23:10 Publié dans Mon oeil | Lien permanent | Commentaires (2)

Commentaires

J'ai bien aimé le ton final de votre texte. Il permet de voir, à giorno, à quel point la France raisonne selon le schème colonial et esclavagiste opposant le Noir, considéré comme intrinsèquement inférieur, au Blanc, considéré comme né pour donner des leçons et diriger. Votre remarque est fort juste: faire du remplacement estival de PPDA par le désormais "alibi noir" Roselmack une afaire d'état témoigne de l'anachronisme psychico-intellectuel dont souffrent toutes les franges de la population française. Oups! Le black et le beur n'en font pas partie, que ce soit clair! Oui, je disais "toutes les franges de la population française". Les politiques sont au premier chef. De par leur comportement, limite cynique, vis-à-vis de ces parias français, ils perpétuent dans l'imaginaire du français de souche, la francité étant faite de strate, le Black d'ya bon banania et le beur d'ispiss di counass. Rappelons-nous l'histoire de Senghor ou plutôt de sa dépouille. Aucun politique français au pouvoir, à sa mort, ne s'est rendu à ses funérailles. L'Elysée, rappelons-nous, s'est contenté d'un simple communiqué dans lequel Chirac disait regretter la perte d'un grand poète. Ou une broutille de ce genre. Au diable le role central que le Sénégalais a joué dans la construction de la francophonie. Aux dirigeants africains de méditer la mort de Sédar et de se rappeler qu'"un long séjour dans l'eau ne suffit pas à transformer un tronc d'arbre en crocodile".

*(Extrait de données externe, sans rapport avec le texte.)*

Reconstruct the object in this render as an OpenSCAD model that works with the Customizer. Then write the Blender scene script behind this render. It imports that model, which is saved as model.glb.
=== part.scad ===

Écrit par : M.SOYIR (Badjrafèle) | 10/04/2006

Il y aurait tant à dire encore sur les rapports étranges que le "pays des droits de l'Homme" entretient avec son passé et une grande partie de son histoire contemporaine. Quant à son actualité, dont on connaît la place réservée aux minorités " (in)visibles", il y a de quoi faire réfléchir ceux qui se sont rendus complices d'une certaine politique, comme tous ceux qui luttent contre la cécité et l'amnésie ambiantes. Bienvenu en tout cas cher M. SOYIR et merci pour votre commentaire. A bientôt.